Required task -
All lines featuring the string "this" are to be listed.

==== Given records ====

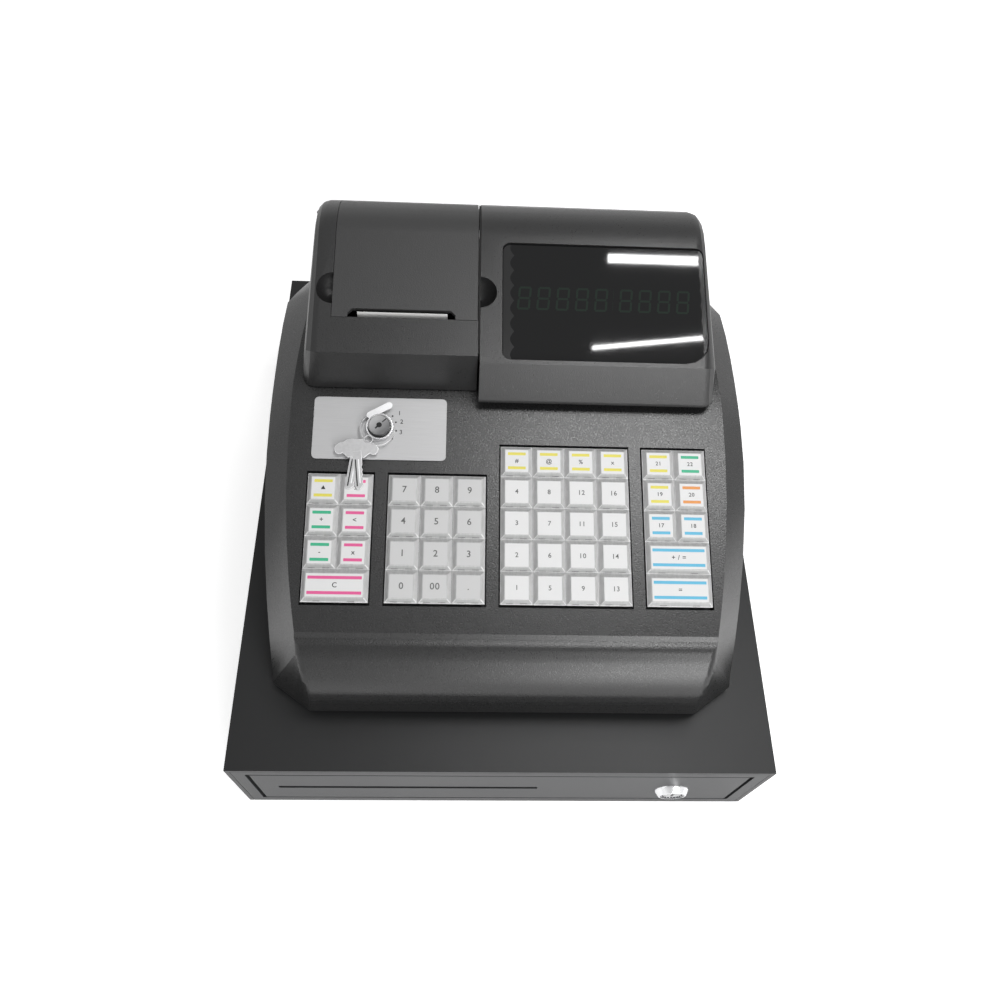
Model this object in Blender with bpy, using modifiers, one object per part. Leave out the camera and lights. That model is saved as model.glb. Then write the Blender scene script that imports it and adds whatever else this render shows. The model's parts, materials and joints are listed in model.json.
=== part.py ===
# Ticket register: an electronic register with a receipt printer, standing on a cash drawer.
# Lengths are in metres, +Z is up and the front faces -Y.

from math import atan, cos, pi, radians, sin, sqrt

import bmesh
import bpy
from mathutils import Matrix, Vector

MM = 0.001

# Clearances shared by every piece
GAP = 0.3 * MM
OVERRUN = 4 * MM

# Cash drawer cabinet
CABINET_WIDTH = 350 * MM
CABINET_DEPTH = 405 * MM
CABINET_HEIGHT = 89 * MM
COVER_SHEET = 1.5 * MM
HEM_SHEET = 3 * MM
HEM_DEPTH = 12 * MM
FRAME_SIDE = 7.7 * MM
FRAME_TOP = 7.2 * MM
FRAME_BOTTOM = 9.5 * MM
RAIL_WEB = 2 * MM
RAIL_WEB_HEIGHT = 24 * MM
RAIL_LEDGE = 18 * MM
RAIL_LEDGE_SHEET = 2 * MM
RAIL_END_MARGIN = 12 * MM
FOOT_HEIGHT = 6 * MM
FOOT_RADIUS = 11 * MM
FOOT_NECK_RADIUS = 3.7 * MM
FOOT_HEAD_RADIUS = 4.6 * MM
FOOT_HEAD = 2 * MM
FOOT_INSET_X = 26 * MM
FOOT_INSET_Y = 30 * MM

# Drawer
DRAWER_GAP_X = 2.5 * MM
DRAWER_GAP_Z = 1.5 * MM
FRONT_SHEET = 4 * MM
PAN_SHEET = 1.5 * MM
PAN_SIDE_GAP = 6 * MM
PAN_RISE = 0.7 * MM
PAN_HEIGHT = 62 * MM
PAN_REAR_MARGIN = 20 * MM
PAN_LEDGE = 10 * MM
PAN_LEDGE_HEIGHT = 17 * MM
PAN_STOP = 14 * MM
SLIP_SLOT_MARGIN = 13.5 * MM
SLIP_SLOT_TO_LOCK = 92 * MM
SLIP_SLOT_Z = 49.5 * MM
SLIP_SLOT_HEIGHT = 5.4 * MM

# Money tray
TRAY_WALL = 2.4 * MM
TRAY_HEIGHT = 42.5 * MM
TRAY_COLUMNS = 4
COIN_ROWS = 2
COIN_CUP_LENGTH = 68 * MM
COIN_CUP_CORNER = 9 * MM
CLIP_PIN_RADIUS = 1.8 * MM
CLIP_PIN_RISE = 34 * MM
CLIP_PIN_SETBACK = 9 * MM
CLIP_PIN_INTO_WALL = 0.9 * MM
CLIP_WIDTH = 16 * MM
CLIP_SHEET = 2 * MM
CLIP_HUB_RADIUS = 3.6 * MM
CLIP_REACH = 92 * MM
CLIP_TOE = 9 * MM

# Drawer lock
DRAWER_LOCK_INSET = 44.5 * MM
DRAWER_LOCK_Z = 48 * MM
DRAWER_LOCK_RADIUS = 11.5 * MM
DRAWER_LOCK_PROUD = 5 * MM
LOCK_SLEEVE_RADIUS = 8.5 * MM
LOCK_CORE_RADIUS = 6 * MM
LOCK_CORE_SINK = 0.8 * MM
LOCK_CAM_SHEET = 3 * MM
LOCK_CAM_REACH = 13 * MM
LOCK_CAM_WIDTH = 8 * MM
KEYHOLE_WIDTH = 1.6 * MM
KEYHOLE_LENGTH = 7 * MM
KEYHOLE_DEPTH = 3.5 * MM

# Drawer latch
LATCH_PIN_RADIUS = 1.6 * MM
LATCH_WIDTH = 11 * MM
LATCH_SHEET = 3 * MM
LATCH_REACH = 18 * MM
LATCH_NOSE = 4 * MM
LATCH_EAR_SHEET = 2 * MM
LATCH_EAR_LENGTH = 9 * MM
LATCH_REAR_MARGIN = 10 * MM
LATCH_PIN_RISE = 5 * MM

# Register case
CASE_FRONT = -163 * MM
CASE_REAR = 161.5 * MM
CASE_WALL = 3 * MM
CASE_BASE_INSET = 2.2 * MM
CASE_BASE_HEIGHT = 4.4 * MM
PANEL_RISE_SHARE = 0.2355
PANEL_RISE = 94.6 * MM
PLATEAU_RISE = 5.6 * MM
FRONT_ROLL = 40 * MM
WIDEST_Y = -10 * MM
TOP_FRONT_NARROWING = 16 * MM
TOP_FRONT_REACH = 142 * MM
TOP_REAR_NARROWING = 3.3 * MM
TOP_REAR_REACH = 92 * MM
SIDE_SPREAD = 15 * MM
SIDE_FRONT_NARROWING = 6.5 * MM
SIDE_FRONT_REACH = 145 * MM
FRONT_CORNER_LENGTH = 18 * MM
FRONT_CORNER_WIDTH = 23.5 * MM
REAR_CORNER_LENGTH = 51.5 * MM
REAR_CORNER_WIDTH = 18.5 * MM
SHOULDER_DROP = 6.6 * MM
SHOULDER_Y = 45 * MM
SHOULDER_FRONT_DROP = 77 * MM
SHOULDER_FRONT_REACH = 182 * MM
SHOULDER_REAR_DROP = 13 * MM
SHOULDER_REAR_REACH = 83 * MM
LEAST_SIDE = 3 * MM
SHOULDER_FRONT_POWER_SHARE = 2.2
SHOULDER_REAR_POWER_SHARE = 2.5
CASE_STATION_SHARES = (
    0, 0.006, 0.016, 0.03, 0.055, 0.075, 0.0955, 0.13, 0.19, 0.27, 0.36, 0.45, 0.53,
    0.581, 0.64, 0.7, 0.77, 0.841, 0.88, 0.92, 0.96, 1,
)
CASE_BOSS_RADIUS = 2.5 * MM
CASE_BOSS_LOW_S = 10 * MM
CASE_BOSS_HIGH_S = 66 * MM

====
==== Given records ====

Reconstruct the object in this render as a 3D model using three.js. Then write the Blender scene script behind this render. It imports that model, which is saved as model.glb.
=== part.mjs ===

====

The reply -
Model this object in Blender with bpy, using modifiers, one object per part. Leave out the camera and lights. That model is saved as model.glb. Then write the Blender scene script that imports it and adds whatever else this render shows. The model's parts, materials and joints are listed in model.json.
Reconstruct the object in this render as a 3D model using three.js. Then write the Blender scene script behind this render. It imports that model, which is saved as model.glb.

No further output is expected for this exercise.